10) Like I said in class, I do not think the relationship between the nervous system and the I-function has to be adversarial. I think culture, norms, and/or values often make this relationship adversarial? For example: just learned that the nervous system itself likes and produces variation through something internal to it. So, I guess, we “get bored,” easily or more precisely innately. My I-function helps me not get bored by telling me stories. I get to live through it (its stories). When I get bored, my I-function can, eerily and with great intensity, create an experience that I have never had before and probably could not have in the existing world as I know it and one that I could have sworn to be “real.”

11) My I-function is my imagination. It helps me think hypothetically so that I don’t need to “waste” time with an experience that may not be fruitful—fruitfulness depends on my particular goal(s), i.e. for difference/variation, at that particular time.

12) There has been a profound culture of mistrust of our body or nervous system in “our” American/Western society. Yet I have found in “my” African-American/African-decent culture, there has been an emphasis of “letting go” and just feeling, feeling the vibe, feeling the moment, feeling period.

13) Is this what repression is—and overly dominant I-function.

14) What implication does this conversation have for the definition of internalization? Usually the indication for some action being associated with internalization is that once it (internalization) has happened, one would do it without thinking. Within this context that means that internalization of something is seen when the nervous system begins to do or feel a thing that can clear be traced as something not intrinsic to it as well as do or feel it without ever consulting the I-function—without ever thinking. Or also does the internalization of an action could be an action to which the nervous and the I-function agree?
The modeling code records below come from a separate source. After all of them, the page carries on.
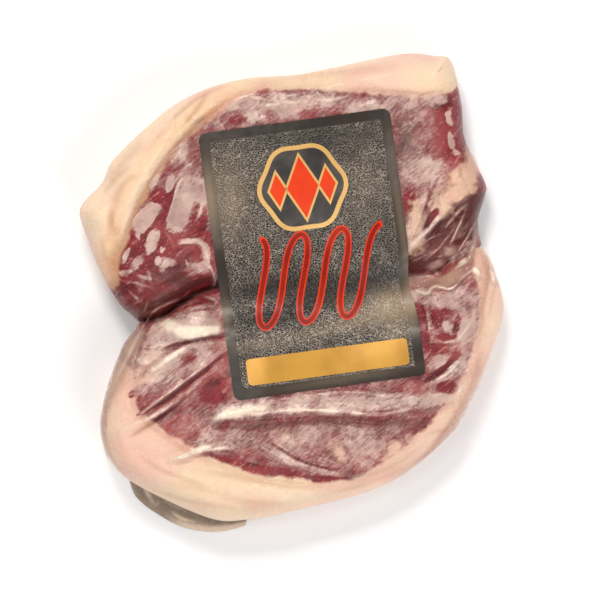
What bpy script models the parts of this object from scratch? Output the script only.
"""Two picanha steaks, sealed side by side in one clear vacuum pouch with a paper label on top.

The pouch is one solid: film drawn tight over both steaks, so its form is theirs. Each steak is a thick
slice with a fat cap along its outer, curved edge. Between the steaks the film sinks into a valley, and
folds fan out from there and from the label. A thin tail of spare film shows under one edge.
The plan is drawn in millimetres, with X to the right and Y away, and is turned into metres at the end.
"""

import math

import bmesh
import bpy
import numpy as np
from mathutils import Vector

MM = 0.001

# Driving sizes, in millimetres
UPPER_THICKNESS = 27.0
LOWER_THICKNESS = 29.0
LABEL_WIDTH = 82.4
LABEL_HEIGHT = 114.0
LABEL_TURN_DEG = 7.8
LABEL_CENTRE = (9.0, 15.0)
LABEL_CORNER = 3.0
LABEL_THICKNESS = 0.35
LABEL_GAP = 0.45
LABEL_DIP = 7.0
LABEL_DIP_PLACE = -7.0  # on the lower steak's side of the valley
LABEL_DIP_WIDTH = 12.0
LABEL_LIFT_REACH = 9.0  # how far past its edge the label holds the film up over the valley
TAIL_THICKNESS = 1.2

# Outer edge of each steak, from the left end of the valley clockwise, and the fat's inner edge
UPPER_EDGE = [(-66, -14), (-74, -6), (-82.5, 8.5), (-87.5, 22), (-90.5, 34.5), (-81, 46), (-75.5, 56.5),
              (-55, 75.5), (-38, 85.5), (-19, 90.5), (5, 92.5), (44.5, 100.5), (60, 100), (68, 97.5),
              (72.5, 79), (74, 64), (82.5, 46), (82.5, 40), (79.5, 29), (81.5, 18.8)]
LOWER_EDGE = [(86, 10), (90.5, -8), (85.5, -26), (77.5, -43.5), (65, -64), (38, -84), (0, -94.5),
              (-19, -98), (-33, -98), (-53, -90), (-71, -80), (-79, -69), (-81.5, -55), (-77, -37.5),
              (-72, -23.5)]
UPPER_FAT_EDGE = [(-82, -4), (-73, 3), (-73.5, 10), (-68.5, 24), (-60, 41), (-49, 58), (-32, 73.5),
                  (-11, 84.5), (16, 84), (41, 80), (62, 79), (68, 84), (80, 83)]
LOWER_FAT_EDGE = [(-82, -26), (-69, -32), (-64, -50), (-50, -62), (-32, -72), (-16, -77), (4, -80),
                  (20, -81), (32, -77), (45, -68), (60, -54), (70, -40), (76, -27), (79, -11), (77, 5),
                  (66, 26)]
# The line where the two steaks meet, from left to right
VALLEY = [(-66, -14), (-55, -11), (-44, -3.5), (-33, 1), (-13, 3), (28, 3), (56, 6), (65, 11), (70.5, 15.7),
          (81.5, 18.8)]
# The film's spare tail, folded under the lower steak's edge
TAIL_EDGE = [(-69, -82), (-66, -88), (-57.5, -94), (-47, -99.5), (-38, -101.5), (-30, -101.5),
             (-20, -99), (-22, -92), (-44, -88), (-60, -80)]

# The pouch's side, from its flat base to the top: (distance in from the edge, share of the height)
SIDE_PROFILE = [(6.0, 0.0), (3.4, 0.02), (1.5, 0.1), (0.4, 0.24), (0.0, 0.42), (0.2, 0.58), (0.8, 0.73),
                (2.0, 0.85), (4.2, 0.94), (7.5, 0.985)]
TOP_INSET = 11.0
# The top of each steak is a fan of rows, from the valley out to its edge
TOP_ROWS = 20
ROW_CROWDING = 1.35  # over 1 puts more rows in the valley
HALF_SPOKES = 66
NOTCH_CROWDING = 0.6  # how much closer the spokes stand where the valley meets the edge

# Height of the valley's floor, and how far each steak's shoulder reaches, at the left and right ends
FLOOR_LEFT, FLOOR_RIGHT = 8.0, 13.0
UPPER_SHOULDER_LEFT, UPPER_SHOULDER_RIGHT = 12.0, 30.0
LOWER_SHOULDER = 10.0
FAT_RISE = 1.8
FAT_STEP_WIDTH = 3.5

# Film folds that stand off the meat: (start, middle, end, height, half width)
FOLDS = [
    ((-27, -21), (-47, -40), (-66, -56), 1.8, 3.4),
    ((-28, -13), (-46, -23), (-62, -40), 1.5, 3.2),
    ((-24, -50), (10, -41), (62, -34), 1.9, 3.6),
    ((-56, -71), (-40, -64), (-18, -60), 1.4, 3.2),
    ((-18, -60), (4, -72), (24, -77), 1.5, 3.2),
    ((8, -80), (24, -86), (44, -82), 1.4, 3.2),
    ((50, 12), (64, 28), (78, 44), 1.8, 3.4),
    ((48, 22), (56, 40), (62, 52), 1.3, 3.2),
    ((52, 3), (62, -4), (76, -2), 1.6, 3.2),
    ((-22, 82), (4, 87), (34, 82), 1.2, 3.0),
]


def smooth_line(points, per_span=10, closed=False):
    """A Catmull-Rom curve through the points, as an array of plan points."""
    p = np.array(points, float)
    before, after = (p[-1:], p[:2]) if closed else (2 * p[:1] - p[1:2], 2 * p[-1:] - p[-2:-1])
    p = np.concatenate([before, p, after])
    t = np.linspace(0, 1, per_span, endpoint=False)[:, None]
    spans = [
        0.5 * (2 * b + (c - a) * t + (2 * a - 5 * b + 4 * c - d) * t**2 + (3 * b - a - 3 * c + d) * t**3)
        for a, b, c, d in zip(p[:-3], p[1:-2], p[2:-1], p[3:])
    ]
    line = np.concatenate(spans)
    return line if closed else np.concatenate([line, p[-2:-1]])


def distance_to(line, x, y):
    """The distance from each plan point to a line, and which side it lies on (positive to the left)."""
    best = np.full(x.shape, 1e9)
    side = np.ones(x.shape)
    for (ax, ay), (bx, by) in zip(line[:-1], line[1:]):
        dx, dy = bx - ax, by - ay
        along = np.clip(((x - ax) * dx + (y - ay) * dy) / (dx * dx + dy * dy), 0, 1)
        gap = np.hypot(x - ax - along * dx, y - ay - along * dy)
        near = gap < best
        best = np.where(near, gap, best)
        side = np.where(near, np.sign(dx * (y - ay) - dy * (x - ax)), side)
    return best, side


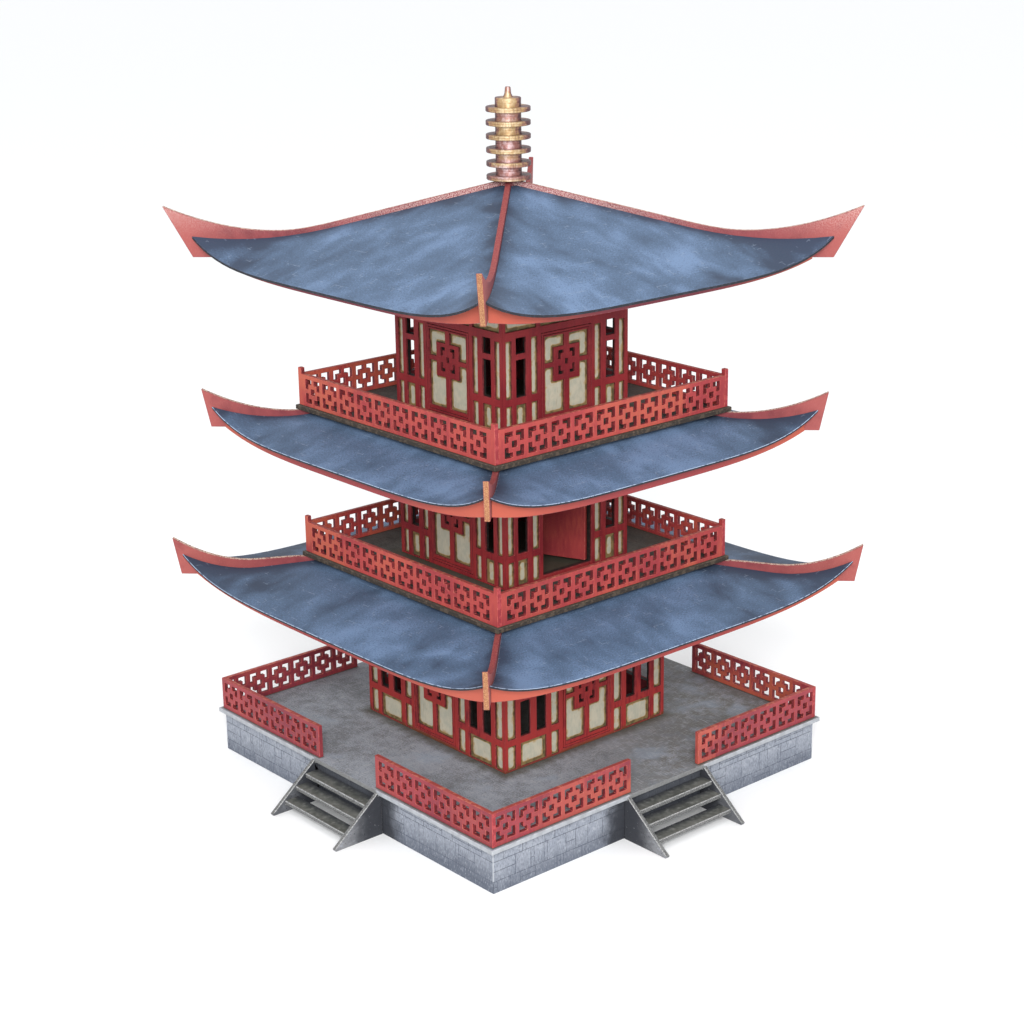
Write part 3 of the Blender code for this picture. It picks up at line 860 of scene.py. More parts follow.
def notched_holes(outer, notch):
    """An L-shaped hole as two rectangles, beside the notch and above or below it."""
    x0, x1, z0, z1 = outer
    beside = (x0, notch[0], z0, z1) if notch[0] > x0 else (notch[1], x1, z0, z1)
    over = (x0, x1, notch[3], z1) if notch[3] < z1 else (x0, x1, z0, notch[2])
    return [beside, over]


print("a doorway has", len(door_panels(0)), "L-shaped panels")

# %% Draw the motif and the ruled lines
MOTIF_HOLES = (4.8, 21.35, 32.15)
MOTIF_ARM = (3.1, 4.0, 1.5)
MOTIF_EYE = (1.8, 2.5)
GROOVE = 0.3


def motif_holes(floor):
    side, low, high = MOTIF_HOLES
    across, up, bar = MOTIF_ARM
    holes = []
    for hand in (-1, 1):
        for sill, way in ((floor + low, 1), (floor + high, -1)):
            holes.append(box_of(hand * side, hand * (side - across), sill, sill + way * bar))
            holes.append(box_of(hand * side, hand * (side - bar), sill, sill + way * up))
    wide, tall = MOTIF_EYE
    centre = floor + (low + high) / 2
    holes.append(box_of(-wide / 2, wide / 2, centre - tall / 2, centre + tall / 2))
    return holes


def ring_holes(half, low, high):
    """Four slots that together rule a rectangle."""
    return [
        box_of(-half, -half + GROOVE, low, high), box_of(half - GROOVE, half, low, high),
        box_of(-half, half, low, low + GROOVE), box_of(-half, half, high - GROOVE, high),
    ]


def door_frame_holes(floor):
    holes = motif_holes(floor)
    for outer, notch in door_panels(floor):
        holes += notched_holes(outer, notch)
    return holes


print("rectangles cut from a door's frame:", len(door_frame_holes(0)))

# %% [markdown]
# ## Painted infill
#
# The infill's paint follows one number: how deep a point lies inside its panel, in millimetres,
# with the corners rounded off as a brush rounds them. The number is worked out for each point of a
# fine grid and stored on the mesh as an attribute, which the material then reads.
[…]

15) What happens when one begins questioning or problematizing these (internalized) feelings that one believes are “natural” or “innate” feelings? If one cannot come to a rationalization or story about what they are doing something, what then happens? Meaning when one’s I-function begins to try to make a story about what the nervous system is doing or believing and actually cannot come to a story that “makes sense to it?, what happens? Can we (our [collective] I-function(s)) be okay with the fact that we don’t have an explanation for something? Or must we infinitely problematize everything? Will we be “happy”? I know that I sometimes will not do something unless it makes sense to me or unless I can construct a story or meaning for it. I also know that I sometimes tell myself to shut up and just do. Sometimes if it not even an argument to do something.

 

16) I am not sure how to answer all the questions that I have just posed. All I can say with some certainty is that I am from the camp or the culture that lets me both problematize all that I am feeling as well as be okay with the fact that I cannot always come up with a story. The reason that I advocate problematizing things that I think we believe are fixed or natural is because it provides us me more choices. I need to know that they are other things out there and other things to experience besides that reality that I am currently experiencing.

 

I need to know that there are infinitely worlds out there in which my nervous system can choose from/ to act in/ and be apart of. This is the balance between the nervous system and the I-function—using the I-function to create infinite worlds for your nervous system to not only be apart of internally ( in the Imagination) but also externally motivate your nervous system in conjunction with other people or beings (in society).